Can anyone help me? Or share your idea how you solved this problem?
Well the solution is pretty simple
Consider sum = sum of ALL costs.
Now since we can go over any edge twice, when we move from X to Y we can traverse ALL the edges twice except the edges on the path from X to Y. Root tree at 1. So just store this data:
Cost of moving from root to node let it be A[i] for ith node
Cost of moving from root to node but considering the reversed cost. let it be B[i] for ith node
Finding LCA is a standard task. let L = LCA(x,y)
answer = sum -(A[x]-A[L])-(B[y]-B[L]) (just remove the costs of edge we cannot traverse).
So you dont have to maintain "maximum double traversal cost" because ALL edges can be traversed except the ones on the path from x to y.
Ohh ! I got it.
I considered to traverse twice only any single path whose sum is maximal. But I can traverse any edge twich other than those are in the path between x and y.
Now found my mistake. Thanks you so much !
How to solve A and J?
A: optimal segment begins where one of the segment begins or ends when one of the segment ends.
J: case bashing basically, depending on most significant bit of A, B and V. Key observation: 2^k OR (2^k — 1) is (2 ^ (K + 1) — 1). If A, B and V have the same most significant bit, we can apply recursion. Be careful on tight TL
Thanks for the reply. Can you elaborate a bit more on A?
lets say the segment we have to form is A to B (B-A+1=k)
now consider if A lies within some given segment.

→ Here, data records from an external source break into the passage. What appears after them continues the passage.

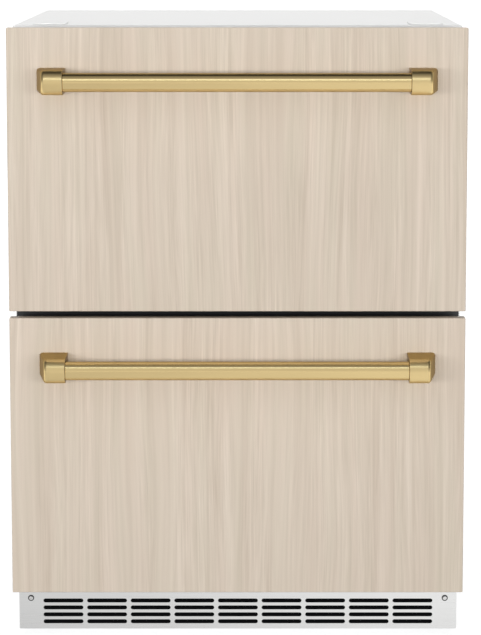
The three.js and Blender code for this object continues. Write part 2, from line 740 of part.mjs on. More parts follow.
// Bellows gasket: a narrow root held by the door, a waist, and a broad magnetic face.
function gasket(level) {
  const root = doorBack + SEAT;
  const face = -SEAT;
  const at = (across, ahead) => [GASKET_WIDTH * across, root + (face - root) * ahead];
  const profile = [
    at(0.15, 0), at(0.15, 0.18), at(0.23, 0.29), at(0.15, 0.42), at(0, 0.67), at(0, 0.9),
    at(0.05, 1), at(0.95, 1), at(1, 0.9), at(1, 0.67), at(0.85, 0.42), at(0.77, 0.29),
    at(0.85, 0.18), at(0.85, 0),
  ];
  const inset = GASKET_INSET + GASKET_WIDTH;
  const half = panelHalf - DOOR_SIDE_INSET - inset;
  const ring = mitredRing(profile, -half, half, DOOR_BOTTOM_INSET + inset,
    level.panelHeight - DOOR_TOP_INSET - inset);
  return piece(`${level.name}_gasket`, ring, 'gasket');
}

// Cast handle post: a D in side view whose outer side leans in towards the front.
function handlePost(level, name, side) {
  const root = panelFront - SEAT;
  const centre = panelFront - barAhead;
  const r = POST_HEIGHT / 2;
  const dShape = prism('x', 0, POST_BASE, outline([
    [root, r],
    ...arc(centre, 0, r, 90, 270, 12),
    [root, -r],
  ]));
  const plan = prism('z', -r - 1, r + 1, outline([
    [0, root + 1],
    [0, handleFront - 1],
    [POST_BASE - POST_TAPER, handleFront - 1],
    [POST_BASE - POST_TAPER, handleFront],
    [POST_BASE, root],
    [POST_BASE, root + 1],
  ]));
  const ends = prism('y', handleFront - 1, root + 1,
    rounded(-POST_BASE, POST_BASE, -r, r, POST_ROUNDING));
  const studs = [-STUD_Z, STUD_Z].map((lift) => prism('y', root - 1, root + STUD_LENGTH,
    disc(STUD_X, lift, STUD_RADIUS, 8)));
  const bore = prism('x', -1, SPIGOT_LENGTH + SEAT, disc(centre, 0, SPIGOT_RADIUS + SEAT, 20));
  let post = cut(join(common(dShape, plan, ends), ...studs), bore);
  if (side < 0) post = post.mirror([1, 0, 0]);
  return piece(`${level.name}_handle_post_${name}`, post, 'bronze',
    side * postInner, 0, level.panelHeight - level.handleDrop);
}

function handleBar(level) {
  const half = postInner - SEAT;
  const bar = turned([
    [0, -half - SPIGOT_LENGTH],
    [SPIGOT_RADIUS, -half - SPIGOT_LENGTH],
    [SPIGOT_RADIUS, -half],
    [BAR_RADIUS, -half],
    [BAR_RADIUS, half],
    [SPIGOT_RADIUS, half],
    [SPIGOT_RADIUS, half + SPIGOT_LENGTH],
    [0, half + SPIGOT_LENGTH],
  ], 32).rotateY(Math.PI / 2);
  return piece(`${level.name}_handle_bar`, bar, 'bronze',
    0, panelFront - barAhead, level.panelHeight - level.handleDrop);
}

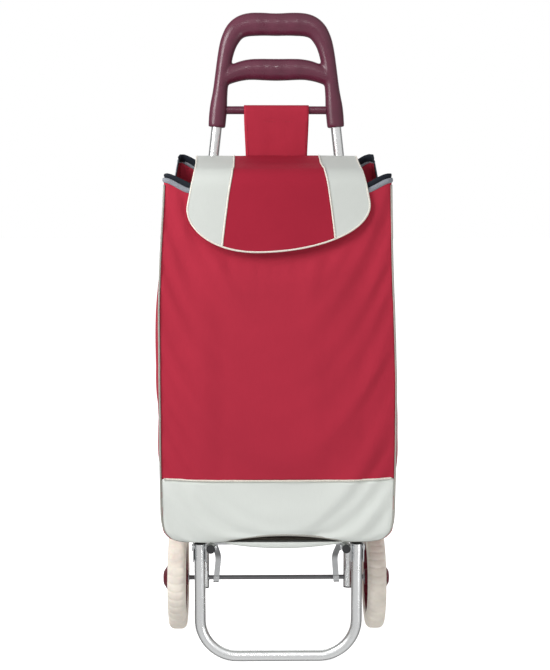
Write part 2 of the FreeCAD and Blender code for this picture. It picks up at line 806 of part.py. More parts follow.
def bag_panels():
    """The bag's five cloth panels and the board in its base."""
    half, front, rear, bottom = dim.bag_half, dim.bag_front, dim.bag_rear, dim.bag_bottom
    cloth = dim.cloth
    face = [
        (-half, bottom, CORNER),
        (half, bottom, CORNER),
        (half, dim.rim_front),
        (-half, dim.rim_front),
    ]
    panel = padded("front_panel_body", "XZ_Plane", [face], cloth)
    place(panel, 0, front + cloth, 0)
    finished(panel, "bag_front_panel")
    face = [
        (-half, bottom, CORNER),
        (half, bottom, CORNER),
        (half, dim.rim_rear),
        (-half, dim.rim_rear),
    ]
    panel = padded("rear_panel_body", "XZ_Plane", [face], cloth)
    place(panel, 0, rear, 0)
    finished(panel, "bag_rear_panel")
    low = bottom + BASE_RISE
    slope = rim_slope(cloth, 0, 0)
    side_face = [(front + cloth, low), (rear - cloth, low), slope[1], slope[0]]
    for name, side in SIDES.items():
        panel = padded(f"side_panel_body_{name}", "YZ_Plane", [side_face], cloth)
        place(panel, half - cloth if side == RIGHT else -half, 0, 0)
        finished(panel, f"bag_side_{name}")
    inner = CORNER - cloth
    section = [
        (-half, low),
        (-half, bottom, CORNER),
        (half, bottom, CORNER),
        (half, low),
        (half - cloth, low),
        (half - cloth, bottom + cloth, inner),
        (cloth - half, bottom + cloth, inner),
        (cloth - half, low),
    ]
    base = padded("base_panel_body", "XZ_Plane", [section], rear - front - cloth * 2)
    place(base, 0, rear - cloth, 0)
    finished(base, "bag_base_panel")
    board = bottom + cloth + BOARD_GAP
    reach = half - CORNER - BOARD_GAP
    stiffener = box(
        "stiffener",
        (-reach, reach),
        (front + cloth + 1, rear - cloth - 1),
        (board, board + BOARD),
    )
    finished(stiffener, "base_board")


def rim_hollow(name, wall):
    """The upright opening inside a strip round the rim, a wall's thickness in from the bag's outside."""
    x = (wall - dim.bag_half, dim.bag_half - wall)
    y = (dim.bag_front + wall, dim.bag_rear - wall)
    return box(name, x, y, (dim.rim_front - 100, dim.rim_rear + 100))


def bag_trim():
    """The pale front band, the piping round the front panel, the rim's binding and the collar."""
    half, front, rear = dim.bag_half, dim.bag_front, dim.bag_rear
    face = [
        (BAND_INSET - half, dim.bag_bottom + BAND_RISE, CORNER - BAND_INSET / 2),
        (half - BAND_INSET, dim.bag_bottom + BAND_RISE, CORNER - BAND_INSET / 2),
        (half - BAND_INSET, dim.band_top),
        (BAND_INSET - half, dim.band_top),
    ]
    band = padded("band_body", "XZ_Plane", [face], BAND_CLOTH)
    place(band, 0, front - FIT, 0)
    finished(band, "bag_front_band")

    x = half - PIPING_INSET
    low = dim.bag_bottom + PIPING_INSET
    path = [
        (-x, 0),
        (-x, low - dim.rim_front, CORNER),
        (x, low - dim.rim_front, CORNER),
        (x, 0),
    ]
    piping = tube("piping_body", path, PIPING_RADIUS, hollow=False, start_x=-x)
    place(piping, 0, front - PIPING_RADIUS - FIT, dim.rim_front)
    finished(piping, "bag_piping")

    strip = rim_slope(-BINDING_OVERHANG, BINDING_GAP, dim.binding_rise)
    width = (half + BINDING_OVERHANG) * 2
    outside = padded("binding_outside", "YZ_Plane", [strip], width, middle=True)
    hollow = rim_hollow("binding_hollow", dim.cloth + 1)
    finished(without("binding", outside, [hollow]), "rim_binding")

    inset = dim.cloth + COLLAR_INSET
    strip = rim_slope(inset, -COLLAR_DEPTH, dim.binding_rise - BINDING_GAP)
    outside = padded("collar_outside", "YZ_Plane", [strip], (half - inset) * 2, middle=True)
    hollow = rim_hollow("collar_hollow", inset + COLLAR_WALL)
    finished(without("collar", outside, [hollow]), "bag_collar")


def bag_hangers():
    """The webbing loops round the uprights, and the strap that hangs the bag from the hanger bar."""
    loops = []
    inner = dim.upright_radius + LOOP_GAP
    for name, side in SIDES.items():
        at = {"axis": "z", "x": dim.upright_spacing / 2 * side, "y": dim.upright_y}
        for level, z in LOOP_LEVELS.items():
            loops.append(ring(f"loop_{name}_{level}", inner, inner + LOOP_WALL, z, LOOP_HEIGHT, **at))
    finished(fused("loop_group", loops), "bag_loops")

    y, z = dim.upright_y, dim.hanger_z
    inner = dim.hanger_radius + LOOP_GAP
    outer = inner + STRAP_CLOTH
    half = STRAP_HALF
    roll = cylinder("strap_roll", outer, -half, 2 * half, "x", y=y, z=z)
    fall = box("strap_fall", (-half, half), (y - outer, y - inner), (STRAP_FALL, z))
    core = cylinder("strap_core", inner, -half, 2 * half, "x", y=y, z=z)
    finished(without("strap_hung", fused("strap_whole", [roll, fall]), [core]), "hanging_strap")

    bar = cylinder("hanger_rod", dim.hanger_radius, -HANGER_HALF, 2 * HANGER_HALF, "x", y=y, z=z)
    finished(bar, "hanger_bar")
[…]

Where can B be? it can be " not in any segment " in this case we shud just move A to left till B is not in any segment. since doing so will only increase our answer.
now lets say B is at the end of some segment and A is still between some segment.
If value of the segment B is in, is less than the value of segment A is in, then we should continue moving A to the left till A reaches the beginning of that segment(note that our answer will still increase only.) but if the value is larger then we should not move A(because our answer will decrease)
Try to do this analysis.
Now We know that optimal segment will either always start at starting of some given segment or will end at ending of some given segment.
So we only consider such segments using two pointer or line sweep or whatever you call it, and then return the maximum value.
Got it.. Thanks :)
Tutorial is up.
What is the model complexity in G and L? Vendetta.?
Also, time limits in M and J were quite tough imho. I got TLE quite a few times being punished for too slow I/O.
O(K × A3) for G where A = 26, and O(N2 × M × N!) for L.
As for the limits they were at least double the time needed for the judge main solution to run using fast I/O for all problems.
Didn't get the chance to check on I/O efficiency and add notes, sorry for that.
Hmm, I think I know how to solve G in AK log A :D
And it seems my idea for L is far from intended. Thanks :)
For problem G, there are probably ways to improve the solution whether using more greedy approaches than what we did or improving the implementation. As for L there is another solution which probably runs O((N - 1)!3 * log(M)) using Matrix Exponentiation.
Tutorial is up.
Is there some place I can access the data to debug?